Until the poison of religious supremacism and internecine hatred within the Muslim world slowly evaporates – and that isn’t going to happen any time soon – we must keep our distance and reject the illusion that removing dictators will necessarily lead to something more benign. Describing the Arab Uprisings in the terminology of the Prague Spring was incredibly crass and dangerously naive.

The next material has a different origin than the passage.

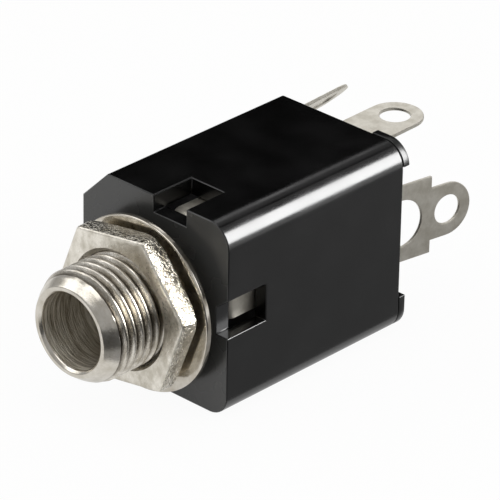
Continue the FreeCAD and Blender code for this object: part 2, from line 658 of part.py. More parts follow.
def make_sleeve_contact():
    """Strip along the right wall, folded back into a short spring that presses on the plug's sleeve."""
    body = contact_frame("sleeve_contact", 90)
    reach = value(SLEEVE_REACH)
    fold = front_fold()
    low = reach - size("fold_drop")
    spring = [(size("housing_length"), reach), (fold, reach), (fold, low),
              (fold + size("sleeve_knee_run"), low - size("sleeve_knee_drop")),
              (fold + size("sleeve_ridge_run"), size("plug_bore_radius") - size("sleeve_ridge_press")),
              (fold + size("sleeve_end_run"), size("plug_bore_radius") + size("sleeve_end_lift"))]
    add_spring(body, "sleeve_strip", spring, "$sleeve_rail_side - $rail_width / 2", "$rail_width")
    add_plate(body, "sleeve_tail", SLEEVE_REACH, "$sleeve_lug_side - $shoulder_half_width",
              "$sleeve_lug_side + $shoulder_half_width", "$housing_length - $tail_length",
              "$housing_length")
    add_lug(body, "sleeve_lug", SLEEVE_REACH, "$sleeve_lug_side", "$sleeve_lug_splay",
            "$sleeve_lug_side", "$shoulder_half_width")
    sketch = lug_sketch(body, "shoulder_outline", SLEEVE_REACH, "$sleeve_lug_splay")
    draw_rectangle(sketch, "$sleeve_lug_side - $shoulder_half_width",
                   "$sleeve_lug_side + $shoulder_half_width", "$lug_start", "$shoulder_length")
    add_pad(body, sketch, "shoulder", "$metal_thickness")
    sketch = lug_sketch(body, "shoulder_hole_outline", SLEEVE_REACH, "$sleeve_lug_splay")
    bind(sketch, "AttachmentOffset.Base.z", f"{SLEEVE_REACH} - $shoulder_hole_radius / 2")
    draw_circle(sketch, "$shoulder_hole_radius", "$sleeve_lug_side", "$shoulder_hole_distance")
    add_pocket(body, sketch, "shoulder_hole", "$shoulder_hole_radius", reverse=True)
    return body


def make_switch_contact():
    """Strip along the chamfered wall, with a tongue on which the tip spring's foot rests until a
    plug lifts it."""
    turn = -45
    body = contact_frame("switch_contact", turn)
    half = "$switch_rail_width / 2"
    add_plate(body, "switch_rail", SWITCH_REACH, f"{SWITCH_SIDE} - {half}", f"{SWITCH_SIDE} + {half}",
              "$housing_length - $switch_rail_length", "$housing_length")
    add_lug(body, "switch_lug", SWITCH_REACH, "$switch_lug_side", "$switch_lug_splay",
            SWITCH_SIDE, half)

    # The tongue's section is laid out square to the housing, then turned into the strip's frame.
    half_metal = value(HALF_METAL)
    wall = value(SLEEVE_REACH)
    away = math.sqrt(2) * value(SWITCH_REACH)
    lift = (size("plug_bore_radius") + size("tip_foot_lift") - size("metal_thickness")
            - size("switch_touch_gap"))
    section = [(-wall + half_metal, away - wall + half_metal), (-wall, away - wall),
               (-wall, lift), (-size("tongue_end"), lift)]
    lean = math.radians(turn)
    points = [Vector(x * math.cos(lean) - z * math.sin(lean), x * math.sin(lean) + z * math.cos(lean), 0)
              for x, z in section]
    sketch = new_sketch(body, "tongue_section", "XZ_Plane",
                        "-($housing_length - $cover_thickness - $tip_end_gap - $tip_foot_length"
                        " + $tongue_side_gap)")
    draw_folded_strip(sketch, points, size("tongue_bend_radius"))
    add_pad(body, sketch, "tongue", "$tip_foot_length - $tongue_side_gap", reverse=True)
    return body


pieces = [make() for make in (make_housing, make_rear_cover, make_threaded_bushing, make_washer,
                              make_hex_nut, make_tip_contact, make_sleeve_contact,
                              make_switch_contact)]
doc.recompute()

for item in doc.Objects:
    if {"Invalid", "Error"} & set(item.State):
        raise RuntimeError(f"{item.Name} failed: {item.State}")
for body in pieces:
    if body.Shape.isNull() or not body.Shape.isValid() or len(body.Shape.Solids) != 1:
        raise RuntimeError(f"{body.Label} is not one valid solid")

os.makedirs("parts", exist_ok=True)
for body in pieces:
    body.Shape.exportStep(f"parts/{body.Label}.step")
    box = body.Shape.BoundBox
    print(f"{body.Label}: {body.Shape.Volume:.1f} mm3, Y {box.YMin:.2f} to {box.YMax:.2f}")
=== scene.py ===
# %% [markdown]
# # A mono jack socket
#
# The object is a panel socket for a 6.35 mm plug. A black moulded box holds three folded springs,
# and a nickel-plated nose with a fine thread sticks out of its front. A washer and a hexagonal nut
# sit on the nose, ready to clamp the socket to a panel, and three tinned lugs come out at the rear.
#
# The solids come from a CAD model that is loaded first. The nose, the nut and the washer are made
# anew from the same sizes, with eased flanks and drawn rims. The box, its cover and the springs
# keep their solids and get soft edges. All surface marks are made here too.

import math

import bmesh
import bpy
import numpy as np
from mathutils import Matrix, Vector


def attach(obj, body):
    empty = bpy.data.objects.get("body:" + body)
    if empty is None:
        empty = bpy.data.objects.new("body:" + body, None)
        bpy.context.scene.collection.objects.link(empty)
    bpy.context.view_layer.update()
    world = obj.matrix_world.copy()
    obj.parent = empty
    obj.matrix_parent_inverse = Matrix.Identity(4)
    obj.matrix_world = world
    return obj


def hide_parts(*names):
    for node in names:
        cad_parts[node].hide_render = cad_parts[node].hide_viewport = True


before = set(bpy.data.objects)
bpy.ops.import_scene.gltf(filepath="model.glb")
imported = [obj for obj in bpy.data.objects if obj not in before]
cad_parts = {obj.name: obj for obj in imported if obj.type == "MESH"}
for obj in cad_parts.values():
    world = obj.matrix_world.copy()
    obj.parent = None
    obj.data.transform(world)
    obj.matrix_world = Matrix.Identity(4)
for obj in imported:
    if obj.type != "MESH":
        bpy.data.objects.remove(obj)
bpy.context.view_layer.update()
MM = 0.001
print("nodes:", sorted(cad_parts))

# %% [markdown]
# ## The camera
#
# The photograph was taken with a long lens from the front right and from above, so that parallel
# edges stay nearly parallel. The camera looks at a point on the socket's axis from the same side.

# %% Camera
AZIMUTH, ELEVATION, ROLL = 42.968, 27.907, 1.047     # degrees
DISTANCE = 357.954                                   # mm from the target
TARGET_DEPTH = 13.0                                  # mm behind the front face, on the axis
SHIFT_RIGHT, SHIFT_UP = -1.352, -0.960               # mm, moves the target across the picture
FOCAL_IN_PICTURE_WIDTHS = 8.8223


def camera_axes(azimuth, elevation, roll):
    """Right, up and backward unit vectors of a camera that stands at an azimuth and an elevation
    and is then rolled about its own line of sight. Angles are in degrees."""
    a, e, r = (math.radians(angle) for angle in (azimuth, elevation, roll))
    back = Vector((math.sin(a) * math.cos(e), -math.cos(a) * math.cos(e), math.sin(e)))
    right = Vector((math.cos(a), math.sin(a), 0))
    up = back.cross(right)
    return math.cos(r) * right + math.sin(r) * up, math.cos(r) * up - math.sin(r) * right, back


right, up, back = camera_axes(AZIMUTH, ELEVATION, ROLL)
target = Vector((0, TARGET_DEPTH, 0)) + SHIFT_RIGHT * right + SHIFT_UP * up
camera_data = bpy.data.cameras.new("camera")
camera_data.sensor_width = 36                        # mm
camera_data.lens = FOCAL_IN_PICTURE_WIDTHS * camera_data.sensor_width
camera_data.clip_start, camera_data.clip_end = 0.01, 10      # metres
camera = bpy.data.objects.new("camera", camera_data)
placement = Matrix((right, up, back)).transposed().to_4x4()
placement.translation = (target + DISTANCE * back) * MM
camera.matrix_world = placement
bpy.context.scene.collection.objects.link(camera)
bpy.context.scene.camera = camera
print("lens", round(camera_data.lens, 1), "mm")

# %% [markdown]
# ## Helpers for materials
#
# Every finish below is a small node tree. One function writes a hex colour as the linear numbers
# that the shader wants, and one function adds a node with its settings and its links.

# %% Material helpers
def colour(code):
    """Linear RGBA of an sRGB hex code: each channel c becomes c / 12.92 near black and
    ((c + 0.055) / 1.055) to the power 2.4 above that."""
    channels = [int(code[i:i + 2], 16) / 255 for i in (1, 3, 5)]
    return tuple(c / 12.92 if c <= 0.04045 else ((c + 0.055) / 1.055) ** 2.4
                 for c in channels) + (1.0,)


def empty_material(name):
    """A material without any nodes."""
    material = bpy.data.materials.new(name)
    material.use_nodes = True
    material.node_tree.nodes.clear()
    return material


def new_material(name):
    """A material with its shader and its output already joined."""
    material = empty_material(name)
    shader = node(material, "ShaderNodeBsdfPrincipled")
    node(material, "ShaderNodeOutputMaterial", Surface=shader.outputs["BSDF"])
    return material, shader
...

There is now a general consensus that Saddam Hussein should not have been removed, despite the fact that, at last, after huge expenditure of blood and treasure, there may be some light at the end of the tunnel for Iraq. Yet, some of the same people who accept that removing that dictator made matters worse, were content to do the same thing in Libya whilst telling Members of Parliament that we were voting simply for a "no-fly zone". And only a Parliamentary rebellion prevented a similar intervention in Syria – where there has been little evidence of the 70,000 "moderate” fighters whom we were still being told, only a year ago, offered a third way between Assad’s dictatorship and Islamist extremists. Such compulsive behaviour by successive Governments puts me in mind, Mr Speaker, of one of your favourite lines from Kipling: the one where “the burnt Fool’s bandaged finger goes wabbling back to the Fire”.

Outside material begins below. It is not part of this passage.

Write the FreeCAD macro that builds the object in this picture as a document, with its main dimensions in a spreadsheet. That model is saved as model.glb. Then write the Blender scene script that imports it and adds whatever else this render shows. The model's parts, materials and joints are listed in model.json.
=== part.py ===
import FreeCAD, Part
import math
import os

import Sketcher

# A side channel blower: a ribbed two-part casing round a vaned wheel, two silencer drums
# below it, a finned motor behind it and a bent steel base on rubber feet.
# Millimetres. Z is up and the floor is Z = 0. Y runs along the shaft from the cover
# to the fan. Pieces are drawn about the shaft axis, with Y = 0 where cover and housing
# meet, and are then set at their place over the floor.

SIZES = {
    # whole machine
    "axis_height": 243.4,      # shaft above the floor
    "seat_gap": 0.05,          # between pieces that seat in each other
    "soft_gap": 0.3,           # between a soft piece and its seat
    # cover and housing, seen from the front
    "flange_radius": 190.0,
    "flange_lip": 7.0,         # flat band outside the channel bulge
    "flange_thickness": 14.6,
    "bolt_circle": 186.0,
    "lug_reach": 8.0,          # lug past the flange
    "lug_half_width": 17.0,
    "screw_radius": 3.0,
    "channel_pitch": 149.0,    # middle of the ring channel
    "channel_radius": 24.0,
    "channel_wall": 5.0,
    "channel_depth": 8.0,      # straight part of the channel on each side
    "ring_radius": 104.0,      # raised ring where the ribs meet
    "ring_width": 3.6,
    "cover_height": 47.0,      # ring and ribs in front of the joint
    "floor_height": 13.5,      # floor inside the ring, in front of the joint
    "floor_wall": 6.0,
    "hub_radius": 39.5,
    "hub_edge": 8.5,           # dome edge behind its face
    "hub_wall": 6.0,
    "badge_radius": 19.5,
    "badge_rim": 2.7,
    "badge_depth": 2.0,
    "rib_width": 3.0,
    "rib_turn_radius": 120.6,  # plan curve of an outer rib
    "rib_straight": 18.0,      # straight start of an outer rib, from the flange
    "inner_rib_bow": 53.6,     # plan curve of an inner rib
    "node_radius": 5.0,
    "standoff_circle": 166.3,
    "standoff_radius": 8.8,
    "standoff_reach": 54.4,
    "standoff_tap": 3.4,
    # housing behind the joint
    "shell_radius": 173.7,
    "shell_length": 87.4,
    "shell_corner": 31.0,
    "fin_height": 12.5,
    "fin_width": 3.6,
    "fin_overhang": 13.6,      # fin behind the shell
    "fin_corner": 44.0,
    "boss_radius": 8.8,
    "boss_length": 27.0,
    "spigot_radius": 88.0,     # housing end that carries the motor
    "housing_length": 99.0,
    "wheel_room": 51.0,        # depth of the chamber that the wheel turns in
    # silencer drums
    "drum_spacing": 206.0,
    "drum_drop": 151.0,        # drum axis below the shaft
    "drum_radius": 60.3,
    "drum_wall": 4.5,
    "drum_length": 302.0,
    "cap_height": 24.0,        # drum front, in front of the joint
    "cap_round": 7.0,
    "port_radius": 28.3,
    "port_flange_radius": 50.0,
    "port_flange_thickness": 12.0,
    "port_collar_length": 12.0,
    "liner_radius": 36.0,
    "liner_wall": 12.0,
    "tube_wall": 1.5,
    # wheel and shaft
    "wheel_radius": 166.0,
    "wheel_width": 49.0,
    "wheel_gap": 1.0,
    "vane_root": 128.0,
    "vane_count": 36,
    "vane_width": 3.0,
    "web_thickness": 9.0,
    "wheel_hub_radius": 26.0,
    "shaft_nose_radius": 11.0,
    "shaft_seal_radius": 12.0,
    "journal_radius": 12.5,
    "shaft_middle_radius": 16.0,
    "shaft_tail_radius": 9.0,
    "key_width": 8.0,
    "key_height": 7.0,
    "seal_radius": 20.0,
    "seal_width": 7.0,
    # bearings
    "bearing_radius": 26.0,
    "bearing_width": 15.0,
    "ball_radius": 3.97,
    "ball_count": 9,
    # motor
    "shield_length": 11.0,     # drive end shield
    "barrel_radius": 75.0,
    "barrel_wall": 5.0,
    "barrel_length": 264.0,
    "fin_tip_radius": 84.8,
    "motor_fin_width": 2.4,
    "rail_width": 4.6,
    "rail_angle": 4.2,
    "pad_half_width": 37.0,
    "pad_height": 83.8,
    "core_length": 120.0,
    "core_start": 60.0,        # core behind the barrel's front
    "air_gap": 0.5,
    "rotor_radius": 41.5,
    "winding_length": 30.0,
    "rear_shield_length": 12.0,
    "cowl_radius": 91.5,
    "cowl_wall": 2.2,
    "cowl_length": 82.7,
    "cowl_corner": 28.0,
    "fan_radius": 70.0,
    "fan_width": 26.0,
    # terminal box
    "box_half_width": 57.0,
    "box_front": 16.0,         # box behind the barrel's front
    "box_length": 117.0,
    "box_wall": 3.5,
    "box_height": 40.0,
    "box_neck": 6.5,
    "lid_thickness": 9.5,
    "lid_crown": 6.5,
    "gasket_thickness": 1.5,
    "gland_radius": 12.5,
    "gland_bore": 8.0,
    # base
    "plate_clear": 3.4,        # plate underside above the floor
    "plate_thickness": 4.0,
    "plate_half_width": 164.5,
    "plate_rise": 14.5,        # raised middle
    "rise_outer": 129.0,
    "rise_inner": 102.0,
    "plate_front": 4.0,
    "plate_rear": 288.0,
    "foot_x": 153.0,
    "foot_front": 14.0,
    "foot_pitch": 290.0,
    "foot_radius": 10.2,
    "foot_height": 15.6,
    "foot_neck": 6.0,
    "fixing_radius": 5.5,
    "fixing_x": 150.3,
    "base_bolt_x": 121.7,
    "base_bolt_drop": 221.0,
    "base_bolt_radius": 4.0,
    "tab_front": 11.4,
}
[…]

So the question arises, how can we avoid using our future Armed Forces in ways which defeat our own strategic interests? The answer may well be organisational. Strange as it may seem, you can rise to be head of the Royal Navy, or the Army, or the Royal Air Force, in 21st century Britain, and have no direct input into the making of Grand Strategy by the Government. That may well explain why so many of our military policies seem to be neither grand nor, indeed, strategic.

Earlier, I mentioned Lord Ismay, who before becoming the first head of NATO was Churchill’s personal Chief Staff Officer and the linchpin of his relationship with the wartime Chiefs of Staff Committee. Possibly as a result of his Gallipoli disaster in the First World War, Churchill did not seek to overrule the Chiefs of Staff Committee in the Second. There were many disputed issues, but if the Service Chiefs warned him against some pet project, Churchill reluctantly but consistently gave way. There was, in short, a creative tension between the Prime Minister on the one hand and the Chiefs of Staff on the other.

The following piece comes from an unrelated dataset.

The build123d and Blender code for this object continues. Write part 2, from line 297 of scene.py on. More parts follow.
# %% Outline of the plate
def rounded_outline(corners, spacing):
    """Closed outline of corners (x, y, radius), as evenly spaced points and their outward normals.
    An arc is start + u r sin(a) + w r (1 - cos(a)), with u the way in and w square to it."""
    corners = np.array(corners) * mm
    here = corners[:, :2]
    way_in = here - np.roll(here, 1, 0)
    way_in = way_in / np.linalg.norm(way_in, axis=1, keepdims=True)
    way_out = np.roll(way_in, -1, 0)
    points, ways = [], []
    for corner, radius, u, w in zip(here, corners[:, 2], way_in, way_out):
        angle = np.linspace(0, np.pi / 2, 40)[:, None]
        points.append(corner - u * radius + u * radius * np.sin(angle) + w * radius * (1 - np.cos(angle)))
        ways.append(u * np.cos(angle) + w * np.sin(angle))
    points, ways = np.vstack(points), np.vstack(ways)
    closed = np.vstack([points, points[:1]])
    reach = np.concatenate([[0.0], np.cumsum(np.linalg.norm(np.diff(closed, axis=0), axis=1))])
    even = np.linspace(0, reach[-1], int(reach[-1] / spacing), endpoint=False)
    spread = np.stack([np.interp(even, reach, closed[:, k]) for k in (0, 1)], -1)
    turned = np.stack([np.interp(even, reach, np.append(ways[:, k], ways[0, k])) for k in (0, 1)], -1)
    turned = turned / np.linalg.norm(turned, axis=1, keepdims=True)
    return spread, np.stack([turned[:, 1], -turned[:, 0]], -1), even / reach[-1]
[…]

That has now disappeared with the downgrading of the Service Chiefs. The attendance of the Chief of Defence Staff at the National Security Council is insufficient compensation. In 2015, the Defence Committee, under the chairmanship of Rory Stewart, adopted a suggestion by Major General Mungo Melvin – one of our specialist advisers – that the Chiefs of Staff should be reconstituted as the Military Sub-Committee of the National Security Council. This elegant approach to restoring the synthesis between politicians and the military was ignored in the Government’s reply. But, I can assure you and the Government that it has not heard the last of it.

* * *

In drawing conclusions about the future of our Armed Forces, we should recognise, first, that much depends upon the behaviour of our potential enemies. We cannot reliably predict it but we can try to influence it and, sometimes, we may need actively to interfere with it.

Secondly, we are on course to retain our protection against nuclear blackmail and attack. This underpins our overall security but cannot deter every type of threat.

Thirdly, to counter other threats, our conventional Armed Forces remain as vital as ever, and we are not spending nearly enough on them.

Fourthly, in Europe, we shall continue to depend on the collective security provided by NATO, but that, in turn, cannot survive without the indispensable contribution of the United States. Political leaders in every NATO member-state must show the Americans that we will do what is needed to keep them fully engaged,

Fifthly, where we cannot deter, we must strive to contain – until societies at stages of development different from ours find their own salvation. Our interventions must be selective, targeted, and based on hard-headed assessments of the options actually available, not on wishful thinking at odds with reality.

Finally, as international politics is not a zero-sum game, we should not get too close to one side or the other of the age-old division in the Muslim world – particularly, if our allies in one theatre behave like our enemies in another.

Defence, we are constantly told, is the first duty of government. It is our insurance policy against dangers that arise with little or no warning. All insurance policies require premiums to be paid, and in the context of Defence that means funding our Armed Forces more than we have been and giving their Chiefs the access they need at the centre of our decision-making process.

Yet, even with a bigger budget and a sensible system for strategic planning, there will be no future for the Armed Forces without enough sailors, soldiers and airmen prepared to serve in front-line roles. In the past, this was never a problem – however great the danger; but recruitment will suffer, and suffer severely, unless we end the mischief of applying the Civil Law to the fog of war.

The Defence Subcommittee, under Johnny Mercer, will soon be reporting on the thousands of allegations against Iraq war veterans, now shown to have been spurious. Any country which allows its Legal Aid system to be used as a weapon against its own Service personnel in this way has surely taken leave of its senses. Unless the Government urgently gets a grip, the same thing will happen to hundreds of veterans of the Troubles in Northern Ireland, decades after they came to an end; and this while amnestied terrorists – including mass-murderers – freely walk the streets of Ulster.

A Statute of Limitations, covering everything that took place before the Belfast Agreement, must now be enacted to restore some semblance of justice and fairness to the process.

Unless we are foolish enough to let down our guard; unless we are weak enough to abandon our values; unless we are clumsy enough to let go our allies, there is every reason to expect our democracy to survive and to prosper. One thing is certain: we can rely on the men and women of our Armed Forces. The question is, can they rely on us?